Certes, l'accord intervenu est un moindre mal, mais il n'écarte pas les menaces que nous ressentons et les appréhensions qui nous habitent. Nous déplorons que toute cette affaire débouche sur une réduction du nombre des emplois, d'autant que nous ne sommes pas certains que la société Nestlé s'en tiendra là. Autrement dit, nous n'avons aucune garantie quant à la pérennité des emplois restants.

Je souhaite, bien entendu, que nous nous trompions, mais nous craignons que la société Nestlé n'envisage de procéder à ce que l'on appelle une délocalisation. Cette grave question n'intéresse d'ailleurs pas, hélas ! que ce seul groupe. On s'aperçoit, en effet, qu'elle se pose dans d'autres pays de l'Union européenne, et même outre-Atlantique.

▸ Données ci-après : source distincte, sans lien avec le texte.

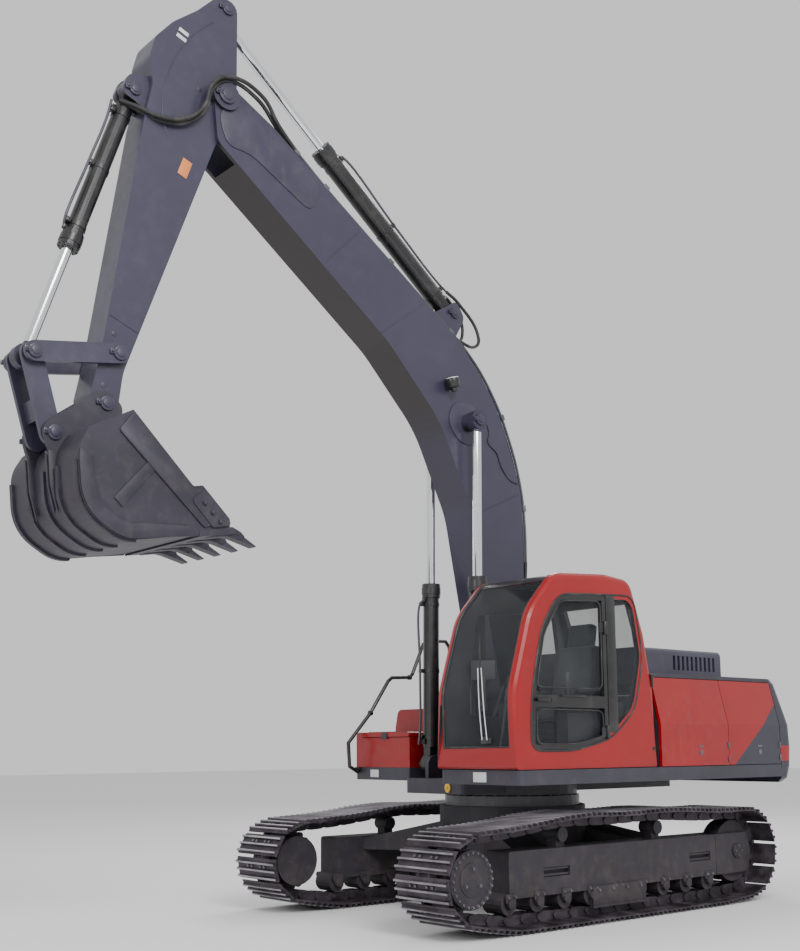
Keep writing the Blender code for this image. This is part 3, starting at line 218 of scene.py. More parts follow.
class Finish:
    """A material whose nodes are added by expressions."""

    def __init__(self, name, roughness=0.5, metallic=0.0, **shader_values):
        self.material = bpy.data.materials.new(name)
        self.material.use_nodes = True
        self.tree = self.material.node_tree
        self.shader = self.tree.nodes["Principled BSDF"]
        self.shader.inputs["Roughness"].default_value = roughness
        self.shader.inputs["Metallic"].default_value = metallic
        for socket, value in shader_values.items():
            label = socket.replace("_", " ").title().replace("Ior", "IOR")
            self.shader.inputs[label].default_value = value

    def node(self, kind, settings, inputs, output=0):
        made = self.tree.nodes.new(kind)
        for key, value in settings.items():
            if key == "stops":
                ramp = made.color_ramp
                ramp.elements[0].position, ramp.elements[0].color = value[0][0], value[0][1]
                ramp.elements[1].position, ramp.elements[1].color = value[-1][0], value[-1][1]
                for position, colour in value[1:-1]:
                    ramp.elements.new(position).color = colour
            else:
                setattr(made, key, value)
        for key, value in inputs.items():
            if isinstance(value, Value):
                self.tree.links.new(value.socket, made.inputs[key])
            else:
                made.inputs[key].default_value = value
        return Value(self, made.outputs[output])

    def place(self):
        return self.node("ShaderNodeTexCoord", {}, {}, "Object")

    def axis(self, name, vector=None):
        return self.node("ShaderNodeSeparateXYZ", {}, {0: vector or self.place()}, name)

    def noise(self, scale, detail=3.0, roughness=0.55, stretch=None):
        vector = self.place()
        if stretch:
            vector = self.node("ShaderNodeMapping", {}, {"Vector": vector, "Scale": stretch})
        return self.node("ShaderNodeTexNoise", {}, {"Vector": vector, "Scale": scale, "Detail": detail,
                                                    "Roughness": roughness})

    def ramp(self, value, low, high):
        """0 below low, 1 above high and smooth between."""
        return self.node("ShaderNodeMapRange", {"interpolation_type": "SMOOTHSTEP"},
                         {"Value": value, "From Min": low, "From Max": high})

    def mix(self, factor, first, second):
        made = self.tree.nodes.new("ShaderNodeMix")
        made.data_type = "RGBA"
        for key, value in ((0, factor), (6, first), (7, second)):
            if isinstance(value, Value):
                self.tree.links.new(value.socket, made.inputs[key])
            else:
                made.inputs[key].default_value = (*value, 1.0) if key and len(value) == 3 else value
        return Value(self, made.outputs[2])

    def bump(self, height, strength, distance=0.002):
        values = {"Height": height, "Strength": strength, "Distance": distance}
        return self.node("ShaderNodeBump", {}, values, "Normal")

    def feed(self, **sockets):
        for socket, value in sockets.items():
            name = socket.replace("_", " ").title()
            if isinstance(value, Value):
                self.tree.links.new(value.socket, self.shader.inputs[name])
            else:
                self.shader.inputs[name].default_value = (*value, 1.0)
        return self


# %% [markdown]
# Machine paint is sprayed over blasted steel. It keeps a faint orange-peel texture, its gloss varies
# where hands and weather reach it, and dust settles low down. One function makes every paint, so the
# colours differ and the behaviour stays the same.


# %% Paint
DUST = (0.20, 0.165, 0.150)
RED = (0.30, 0.0004, 0.0020)
GREY = (0.024, 0.023, 0.040)
BOOM_BLUE = (0.034, 0.030, 0.060)


def painted(name, colour, roughness=0.36, dust_top=0.0, dust=0.5, coat=0.25, mottling=0.10):
    finish = Finish(name, roughness, coat_weight=coat, coat_roughness=0.18)
    cloud = finish.noise(1.7, 4.0)
    grime = finish.noise(9.0, 5.0, 0.65)
    peel = finish.noise(190.0, 2.0)
    dark = tuple(channel * (1 - mottling * 2.2) for channel in colour)
    light = tuple(min(1.0, channel * (1 + mottling)) for channel in colour)
    body = finish.mix(finish.ramp(cloud, 0.35, 0.68), dark, light)
    streaks = finish.ramp(finish.noise(5.0, 3.0, 0.6, (2.2, 2.2, 0.35)), 0.56, 0.78)
    body = finish.mix(streaks * 0.10, body, DUST)
    settled = finish.ramp(grime, 0.45, 0.80) * 0.12
    if dust_top:
        low = 1 - finish.ramp(finish.axis("Z"), dust_top * 0.15, dust_top)
        settled = settled + low * finish.ramp(grime, 0.25, 0.75) * dust
    body = finish.mix(settled, body, DUST)
    rough = roughness + settled * 0.45 + streaks * 0.08 + finish.ramp(grime, 0.3, 0.8) * 0.08
    return finish.feed(base_color=body, roughness=rough, normal=finish.bump(peel + grime * 0.6, 0.05, 0.001))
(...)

Je voudrais, à l'occasion de cette intervention, suggérer au gouvernement dont vous faites partie, madame la ministre, de prendre l'initiative à l'échelon de l'Union européenne et de l'Organisation mondiale du commerce et de proposer la mise en place de moyens techniques qui permettraient au moins de réduire, sinon d'écarter, cette menace des délocalisations. On pourrait ainsi envisager une taxation différentielle des exportations des pays où les salaires, les niveaux de protection sociale et de protection de l'environnement seraient inférieurs à un seuil mondial moyen. En effet, ce qui est à craindre, c'est que les délocalisations n'entraînent l'appauvrissement des pays perdant de ce fait leurs industries,...

M. Roland Courteau. Très bien !

M. André Rouvière. ...sans que cela garantisse pour autant l'enrichissement des pays d'accueil.

M. Roland Courteau. Oui !

M. André Rouvière. A cet égard, certains pays, notamment issus de l'ex-Union soviétique, s'aperçoivent aujourd'hui que les délocalisations ne sont pas forcément pérennes et peuvent n'être qu'une étape avant d'autres délocalisations.

M. Roland Courteau. Exact !

M. André Rouvière. Si l'on ne prend pas des garanties à l'échelon de l'Union européenne et de l'OMC, on tendra, à mon sens, vers un enrichissement des entreprises qui délocalisent parallèlement à un appauvrissement de nos sociétés. (M. Roland Courteau applaudit.)